Covid-19 : grèves en série des travailleurs américains

Alors que le pays est désormais le plus touché par la pandémie de Covid-19, avec plus de 23 000 morts le 14 avril, les États-Unis connaissent une série de grèves depuis près d’un mois, pour beaucoup sauvages, liées à la situation sanitaire. Le site d’information paydayreport.com en recense pas moins de 73 sur une carte interactive, dans un contexte où l’absence de droits sociaux surexpose les travailleurs en première ligne. Initialement publié sur Rapports de force.

« Si on va bosser malades, vous le serez aussi ! » C’est l’un des slogans qui résonne dans les rues de New York, le vendredi 6 mars 2020. Pourtant, le président Donald Trump continue à assurer, trois jours plus tard, que tout est parfaitement sous contrôle et que la vie ainsi que l’économie doivent se poursuivre comme à l’ordinaire. Business as usual.

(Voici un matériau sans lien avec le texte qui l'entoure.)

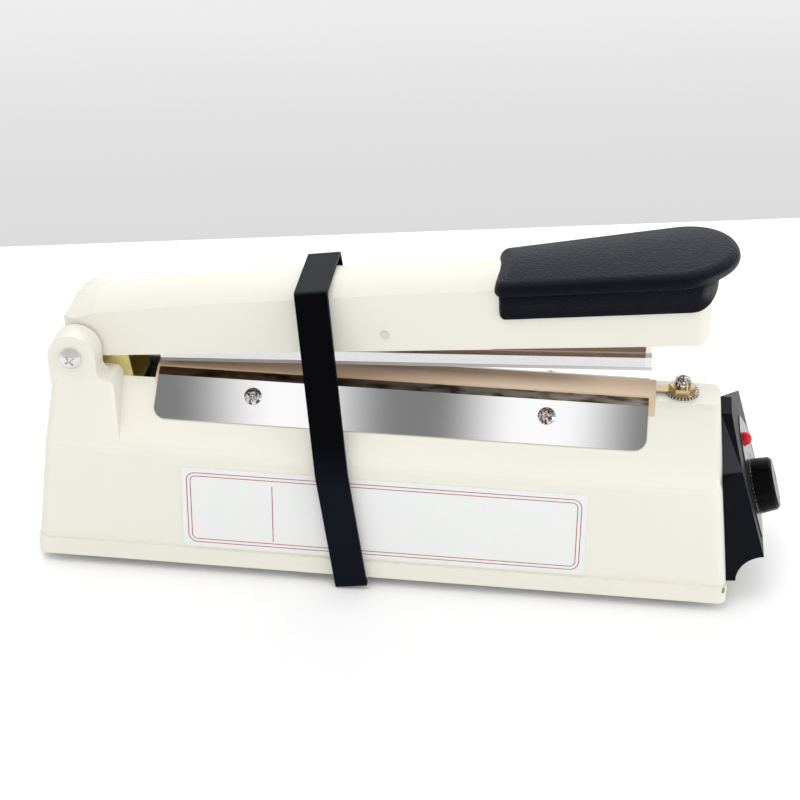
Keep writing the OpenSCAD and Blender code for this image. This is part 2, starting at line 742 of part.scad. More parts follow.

Mais les salariés new-yorkais de Chipotle, une importante chaîne de fast-food américaine, s’attendent déjà au pire. C’est l’une des raisons qui poussent une quarantaine de ces travailleurs, d’un secteur pourtant peu habitué aux mouvements sociaux, à installer un piquet de grève devant leur restaurant, pour la quatrième journée consécutive, afin de réclamer que leur entreprise se plie aux lois de New York concernant les congés payés.

Peu de droit de grève, mais pas de droits sans grève

En effet, aux États-Unis, il n’existe presque pas de lois fédérales, s’appliquant à l’ensemble du territoire national, qui régissent le droit du travail. La loi fédérale ne garantit ainsi le droit ni aux congés payés, ni au congé maternité, ni même aux congés maladie. Ainsi, plus d’un tiers des travailleurs américains n’ont aucun droit à s’absenter de leur travail, parce que malades. Ils ne peuvent que prendre sur les quelques jours de congés, le plus souvent non payés, auxquels ils ont droit. Et parmi ceux qui ont la chance de bénéficier de congés maladie payés, la moyenne est de 7 jours par an, et nombreux sont ceux qui ne peuvent s’absenter plus de trois ou quatre jours par an pour cette raison.

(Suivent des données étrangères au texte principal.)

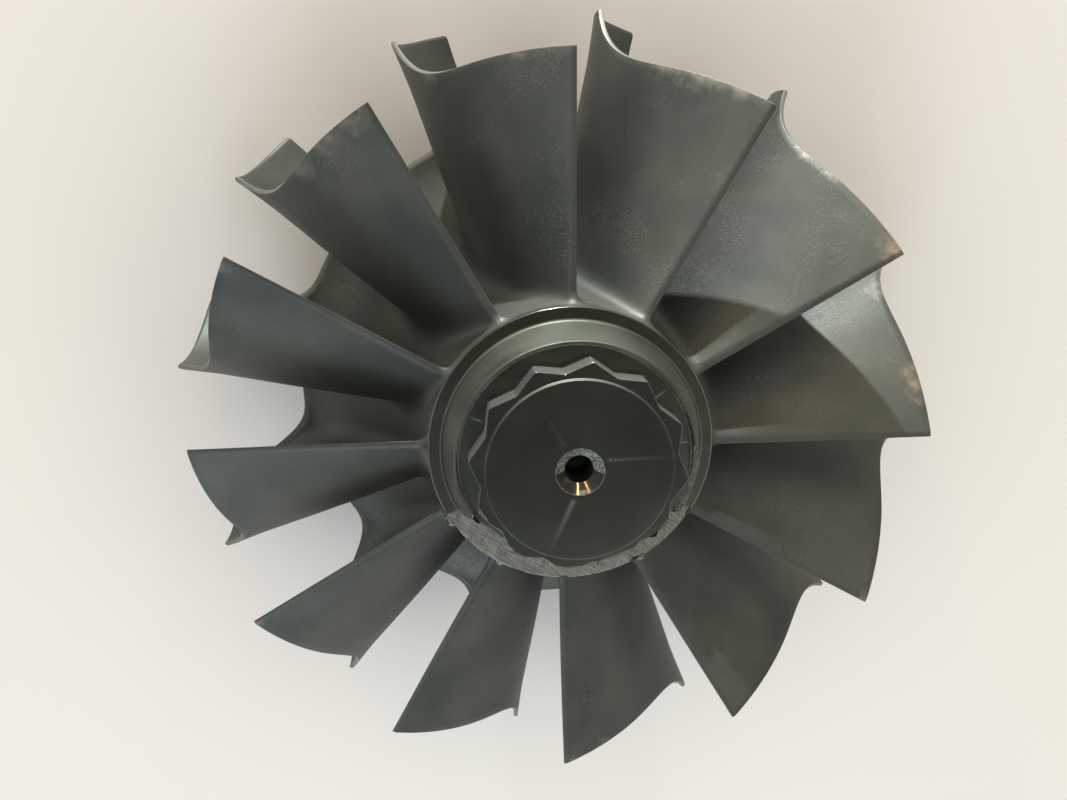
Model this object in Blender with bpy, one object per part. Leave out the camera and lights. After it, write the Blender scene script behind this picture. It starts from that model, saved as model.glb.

Le droit de grève est lui aussi très relatif. Dans ce système judiciaire de common law, basé sur la jurisprudence, le droit de grève n’est reconnu au niveau fédéral que par une seule décision de la Cour Suprême, de 1923, et reste bien fragile. Ainsi, dans la très grande majorité des états, un employeur peut procéder à un licenciement at will, c’est-à-dire sans avoir à fournir la moindre justification. Pour qu’une action de grève soit jugée légale, cependant, elle doit, elle, avoir des revendications qui rentrent dans le cadre restreint de celles autorisées par le ministère du Travail. De plus, la loi protège le droit des employeurs de remplacer leurs salariés grévistes, et de conserver ces nouveaux salariés à leur poste une fois la grève finie. Mais les employeurs ont également le droit de supprimer des « avantages » aux salariés grévistes, par exemple leur assurance santé. Il est donc assez exceptionnel que ceux-ci se mettent en grève quand ils ne sont pas soutenus par un syndicat suffisamment puissant pour les protéger de représailles.

La restauration en première ligne

À Portland, les travailleurs de la chaîne de fast-food Burgerville ont cessé le travail le 22 mars. Ils demandent une prime de risque de 2 dollars, le droit à 2 semaines de congés et une prime de licenciement de 2 semaines de salaire pour ceux d’entre eux qui étaient renvoyés. En plus, bien sûr, de conditions de travail leur permettant d’assurer leur sécurité sanitaire. Ces salariés-là n’en sont pas à leur coup d’essai. En 2019, ils étaient les premiers employés de restauration rapide à former un syndicat.

En Caroline du Nord, face à la pandémie, une centaine d’employés de la restauration et du commerce alimentaire se sont mis en grève le 27 mars, notamment chez McDonald’s et Walmart. Tous syndiqués, ils ont organisé une manifestation en ligne pour protester contre l’absence de mesure et de matériel de protection sanitaire. En cause également : la réduction de leurs heures de travail et du salaire qui va avec. Des employés de McDonald’s ont aussi dénoncé l’interdiction qui leur a été faite de porter les masques qu’ils s’étaient procurés. Leur hiérarchie craignant que cela effraye les clients. Les employés de la restauration se trouvent pourtant surexposés aux risques de contamination. Mais bien que parmi les plus précaires du pays, nombreux sont ceux qui ont engagé un bras de fer avec leur employeur alors que la pandémie se rependait dans le pays.